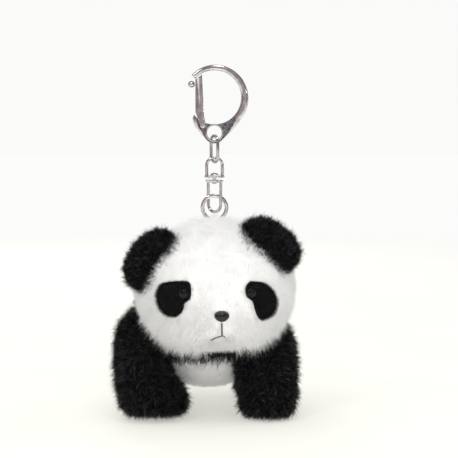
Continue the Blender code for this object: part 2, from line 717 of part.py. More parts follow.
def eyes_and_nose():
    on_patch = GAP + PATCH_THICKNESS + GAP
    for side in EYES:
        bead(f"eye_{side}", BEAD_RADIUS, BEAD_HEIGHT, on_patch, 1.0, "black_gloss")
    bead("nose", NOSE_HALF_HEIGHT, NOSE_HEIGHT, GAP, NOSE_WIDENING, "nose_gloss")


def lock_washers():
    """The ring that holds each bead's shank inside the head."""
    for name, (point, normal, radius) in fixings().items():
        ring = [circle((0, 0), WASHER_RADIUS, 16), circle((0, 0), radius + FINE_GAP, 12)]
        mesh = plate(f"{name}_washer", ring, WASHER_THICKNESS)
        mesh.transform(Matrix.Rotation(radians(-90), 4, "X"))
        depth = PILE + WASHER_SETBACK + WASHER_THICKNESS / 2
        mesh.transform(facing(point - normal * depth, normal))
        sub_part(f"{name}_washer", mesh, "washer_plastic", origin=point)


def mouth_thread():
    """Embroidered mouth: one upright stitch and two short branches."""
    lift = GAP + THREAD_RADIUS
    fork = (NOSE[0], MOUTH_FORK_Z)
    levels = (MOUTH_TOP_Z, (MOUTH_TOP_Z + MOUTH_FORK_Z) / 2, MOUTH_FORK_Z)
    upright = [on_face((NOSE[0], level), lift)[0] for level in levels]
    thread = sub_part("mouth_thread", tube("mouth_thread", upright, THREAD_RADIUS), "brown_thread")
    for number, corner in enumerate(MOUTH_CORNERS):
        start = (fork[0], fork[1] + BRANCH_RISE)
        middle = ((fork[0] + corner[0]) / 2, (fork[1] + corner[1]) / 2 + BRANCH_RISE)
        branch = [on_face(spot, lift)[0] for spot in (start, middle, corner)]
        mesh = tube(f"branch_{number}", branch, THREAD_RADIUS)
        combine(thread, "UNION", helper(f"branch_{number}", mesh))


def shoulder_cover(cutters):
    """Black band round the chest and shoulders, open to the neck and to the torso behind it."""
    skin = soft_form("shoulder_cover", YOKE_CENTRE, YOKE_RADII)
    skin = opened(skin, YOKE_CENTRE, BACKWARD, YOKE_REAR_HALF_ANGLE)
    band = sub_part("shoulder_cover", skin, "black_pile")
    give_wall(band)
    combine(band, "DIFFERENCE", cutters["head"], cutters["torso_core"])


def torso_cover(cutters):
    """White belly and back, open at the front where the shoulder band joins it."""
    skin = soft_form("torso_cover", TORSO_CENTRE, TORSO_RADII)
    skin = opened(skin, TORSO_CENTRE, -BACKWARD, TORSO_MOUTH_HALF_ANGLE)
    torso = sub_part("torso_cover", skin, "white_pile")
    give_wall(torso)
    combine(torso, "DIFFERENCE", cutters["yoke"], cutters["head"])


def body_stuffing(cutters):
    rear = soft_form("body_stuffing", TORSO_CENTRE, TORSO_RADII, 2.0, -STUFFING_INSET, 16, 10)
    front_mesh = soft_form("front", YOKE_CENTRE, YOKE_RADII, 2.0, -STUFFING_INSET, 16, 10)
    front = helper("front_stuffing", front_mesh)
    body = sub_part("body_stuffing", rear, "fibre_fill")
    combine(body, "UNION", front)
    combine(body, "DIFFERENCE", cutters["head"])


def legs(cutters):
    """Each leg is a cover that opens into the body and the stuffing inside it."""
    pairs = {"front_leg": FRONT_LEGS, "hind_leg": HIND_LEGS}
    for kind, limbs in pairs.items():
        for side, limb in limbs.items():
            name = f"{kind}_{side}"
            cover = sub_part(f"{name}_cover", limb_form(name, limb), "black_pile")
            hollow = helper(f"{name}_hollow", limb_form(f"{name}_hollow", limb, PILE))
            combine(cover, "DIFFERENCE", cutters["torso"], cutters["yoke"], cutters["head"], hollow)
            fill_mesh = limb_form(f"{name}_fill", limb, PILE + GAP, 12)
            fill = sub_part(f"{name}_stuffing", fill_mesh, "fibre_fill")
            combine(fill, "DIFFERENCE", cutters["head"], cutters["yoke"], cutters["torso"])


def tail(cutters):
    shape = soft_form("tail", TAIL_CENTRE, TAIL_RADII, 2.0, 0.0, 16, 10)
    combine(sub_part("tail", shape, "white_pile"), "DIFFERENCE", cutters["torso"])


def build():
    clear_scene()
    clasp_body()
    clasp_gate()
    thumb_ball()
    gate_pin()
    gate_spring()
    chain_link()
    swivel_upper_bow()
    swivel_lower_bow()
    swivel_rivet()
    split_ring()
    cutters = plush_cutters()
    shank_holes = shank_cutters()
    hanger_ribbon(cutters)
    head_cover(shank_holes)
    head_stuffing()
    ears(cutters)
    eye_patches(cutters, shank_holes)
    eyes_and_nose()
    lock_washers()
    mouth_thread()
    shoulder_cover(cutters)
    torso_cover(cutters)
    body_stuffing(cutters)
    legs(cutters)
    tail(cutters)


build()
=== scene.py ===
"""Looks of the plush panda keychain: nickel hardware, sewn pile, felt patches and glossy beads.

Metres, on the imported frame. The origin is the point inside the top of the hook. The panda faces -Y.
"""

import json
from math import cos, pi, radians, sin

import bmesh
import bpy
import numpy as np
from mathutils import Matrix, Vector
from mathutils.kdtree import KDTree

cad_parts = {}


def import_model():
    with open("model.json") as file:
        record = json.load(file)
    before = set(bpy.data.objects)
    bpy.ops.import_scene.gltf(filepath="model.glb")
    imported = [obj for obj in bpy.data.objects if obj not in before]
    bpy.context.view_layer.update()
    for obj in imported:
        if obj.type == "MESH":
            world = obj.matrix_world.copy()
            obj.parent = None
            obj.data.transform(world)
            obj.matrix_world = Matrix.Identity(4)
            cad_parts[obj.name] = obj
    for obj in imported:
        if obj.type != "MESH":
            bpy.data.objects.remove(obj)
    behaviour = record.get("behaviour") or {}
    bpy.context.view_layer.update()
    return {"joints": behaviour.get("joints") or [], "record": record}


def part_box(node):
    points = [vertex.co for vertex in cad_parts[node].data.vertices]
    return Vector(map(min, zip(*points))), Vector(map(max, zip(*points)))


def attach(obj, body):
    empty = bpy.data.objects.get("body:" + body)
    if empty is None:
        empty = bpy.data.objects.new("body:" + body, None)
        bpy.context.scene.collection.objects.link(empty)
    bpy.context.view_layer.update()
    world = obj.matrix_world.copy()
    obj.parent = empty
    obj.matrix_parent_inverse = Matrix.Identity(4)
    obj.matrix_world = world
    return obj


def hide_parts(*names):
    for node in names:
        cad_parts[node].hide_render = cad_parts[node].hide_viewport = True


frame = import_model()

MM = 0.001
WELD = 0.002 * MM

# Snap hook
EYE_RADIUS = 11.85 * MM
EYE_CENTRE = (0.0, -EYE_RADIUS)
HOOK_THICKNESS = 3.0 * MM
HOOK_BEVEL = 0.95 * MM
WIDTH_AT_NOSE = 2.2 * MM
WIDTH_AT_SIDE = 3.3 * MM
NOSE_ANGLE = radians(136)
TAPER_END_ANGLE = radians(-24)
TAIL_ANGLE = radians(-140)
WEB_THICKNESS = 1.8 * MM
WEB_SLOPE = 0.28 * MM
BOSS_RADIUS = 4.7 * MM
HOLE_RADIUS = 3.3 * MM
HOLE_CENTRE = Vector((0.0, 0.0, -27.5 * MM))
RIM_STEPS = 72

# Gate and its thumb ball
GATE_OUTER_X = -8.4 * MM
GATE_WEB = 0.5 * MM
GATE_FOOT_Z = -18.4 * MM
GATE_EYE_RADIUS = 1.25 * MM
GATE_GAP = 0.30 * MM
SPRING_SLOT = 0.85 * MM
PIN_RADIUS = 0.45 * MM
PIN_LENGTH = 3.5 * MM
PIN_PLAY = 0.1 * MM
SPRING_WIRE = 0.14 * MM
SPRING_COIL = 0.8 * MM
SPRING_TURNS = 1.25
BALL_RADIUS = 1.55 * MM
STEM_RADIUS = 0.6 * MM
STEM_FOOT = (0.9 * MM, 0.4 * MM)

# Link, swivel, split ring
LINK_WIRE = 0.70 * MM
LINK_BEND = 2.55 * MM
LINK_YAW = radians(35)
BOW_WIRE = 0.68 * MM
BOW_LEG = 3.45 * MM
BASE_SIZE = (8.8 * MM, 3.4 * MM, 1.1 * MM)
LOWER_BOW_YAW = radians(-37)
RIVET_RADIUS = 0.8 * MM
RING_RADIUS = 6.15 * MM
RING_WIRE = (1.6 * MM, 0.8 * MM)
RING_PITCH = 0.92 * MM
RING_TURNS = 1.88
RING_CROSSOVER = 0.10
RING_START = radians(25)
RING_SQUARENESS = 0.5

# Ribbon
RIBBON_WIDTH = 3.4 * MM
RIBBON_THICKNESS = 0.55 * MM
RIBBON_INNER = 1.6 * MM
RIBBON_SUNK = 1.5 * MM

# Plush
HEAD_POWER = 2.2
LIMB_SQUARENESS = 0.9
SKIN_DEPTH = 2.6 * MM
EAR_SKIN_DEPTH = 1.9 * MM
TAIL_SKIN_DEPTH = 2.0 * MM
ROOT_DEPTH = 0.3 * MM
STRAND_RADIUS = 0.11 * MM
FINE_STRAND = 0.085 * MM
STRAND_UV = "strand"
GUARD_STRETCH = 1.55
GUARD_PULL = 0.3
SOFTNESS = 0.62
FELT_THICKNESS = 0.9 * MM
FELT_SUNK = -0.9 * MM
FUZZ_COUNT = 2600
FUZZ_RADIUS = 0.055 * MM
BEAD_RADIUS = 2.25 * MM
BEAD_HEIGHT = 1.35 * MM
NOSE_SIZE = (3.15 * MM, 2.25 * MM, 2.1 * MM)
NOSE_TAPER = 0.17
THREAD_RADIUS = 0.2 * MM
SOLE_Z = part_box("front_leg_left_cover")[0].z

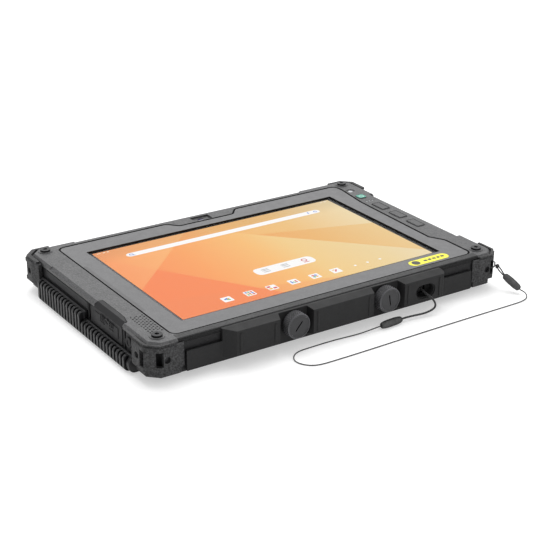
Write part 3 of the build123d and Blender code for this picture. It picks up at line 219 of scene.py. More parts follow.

----

PROBLEM DESCRIPTION.
Transcribe nothing but the lines from the line with "swivel_upper_bow()" through the line with "bpy.data.objects.remove(obj)", reproducing each exactly.

WRITTEN ANSWER.
    swivel_upper_bow()
    swivel_lower_bow()
    swivel_rivet()
    split_ring()
    cutters = plush_cutters()
    shank_holes = shank_cutters()
    hanger_ribbon(cutters)
    head_cover(shank_holes)
    head_stuffing()
    ears(cutters)
    eye_patches(cutters, shank_holes)
    eyes_and_nose()
    lock_washers()
    mouth_thread()
    shoulder_cover(cutters)
    torso_cover(cutters)
    body_stuffing(cutters)
    legs(cutters)
    tail(cutters)


build()
=== scene.py ===
"""Looks of the plush panda keychain: nickel hardware, sewn pile, felt patches and glossy beads.

Metres, on the imported frame. The origin is the point inside the top of the hook. The panda faces -Y.
"""

import json
from math import cos, pi, radians, sin

import bmesh
import bpy
import numpy as np
from mathutils import Matrix, Vector
from mathutils.kdtree import KDTree

cad_parts = {}


def import_model():
    with open("model.json") as file:
        record = json.load(file)
    before = set(bpy.data.objects)
    bpy.ops.import_scene.gltf(filepath="model.glb")
    imported = [obj for obj in bpy.data.objects if obj not in before]
    bpy.context.view_layer.update()
    for obj in imported:
        if obj.type == "MESH":
            world = obj.matrix_world.copy()
            obj.parent = None
            obj.data.transform(world)
            obj.matrix_world = Matrix.Identity(4)
            cad_parts[obj.name] = obj
    for obj in imported:
        if obj.type != "MESH":
            bpy.data.objects.remove(obj)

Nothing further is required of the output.